Calculation of Electron Mobility for the Strained Germanium Nanofilm

The values of relative deformation that arises in the germanium nanofilm grown on the Ge(x)Si(1 – x) (001) substrate, depending on its component composition, on the basis of the theory of elasticity have been calculated. For such orientation of the substrate, the germanium nanofilm in the crystallographic directions [100], [010] (in the substrate plane) experiences biaxial compression and in the crystallographic direction [001] – uniaxial stretching. It is shown that the internal mechanical strains reach 4 % in the case of a silicon substrate. Calculations of the band structure for a strained germanium nanofilm show that with increasing values of the internal mechanical strains (due to increasing Si content in the substrate), four Δ1 minima of the conduction band will be descend down, and L1 minima will ascend up on the energy scale. In doing so, the valence band undergoes splitting into two branches, the upper one of which is the valence band of "heavy" holes.
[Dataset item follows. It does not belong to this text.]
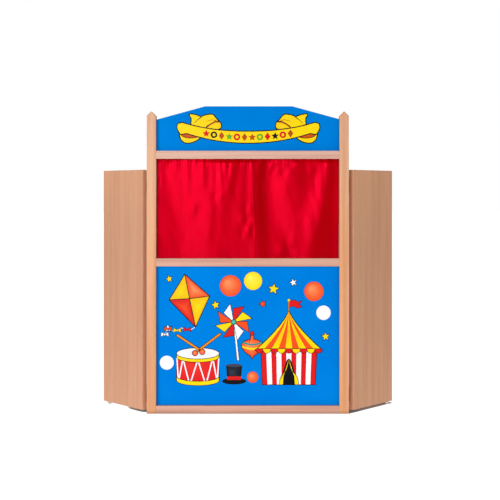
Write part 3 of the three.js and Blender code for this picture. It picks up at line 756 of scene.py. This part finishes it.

Four Δ1 minima of the conduction band become the lowest in the energy spectrum of a strained germanium nanofilm when the Ge content in the substrate is less than 60 %. The carried out calculations of electron mobility based on the theory of anisotropic scattering by acoustic phonons show that an increase in the relative content of germanium in the substrate leads to an increase in the electron mobility in the nanofilm. This is explained by the deforming redistribution of electrons between the four L1 minima with greater mobility and four Δ1 minima with less mobility. It has been established that for germanium nanofilms of thickness d ( 7 nm, the electron mobility does not depend on their thickness. The obtained results could be used in modelling the electrical properties of strained germanium nanofilms, on the basis of which various electronic devices of modern nanoelectronics with the projected working characteristics could be created.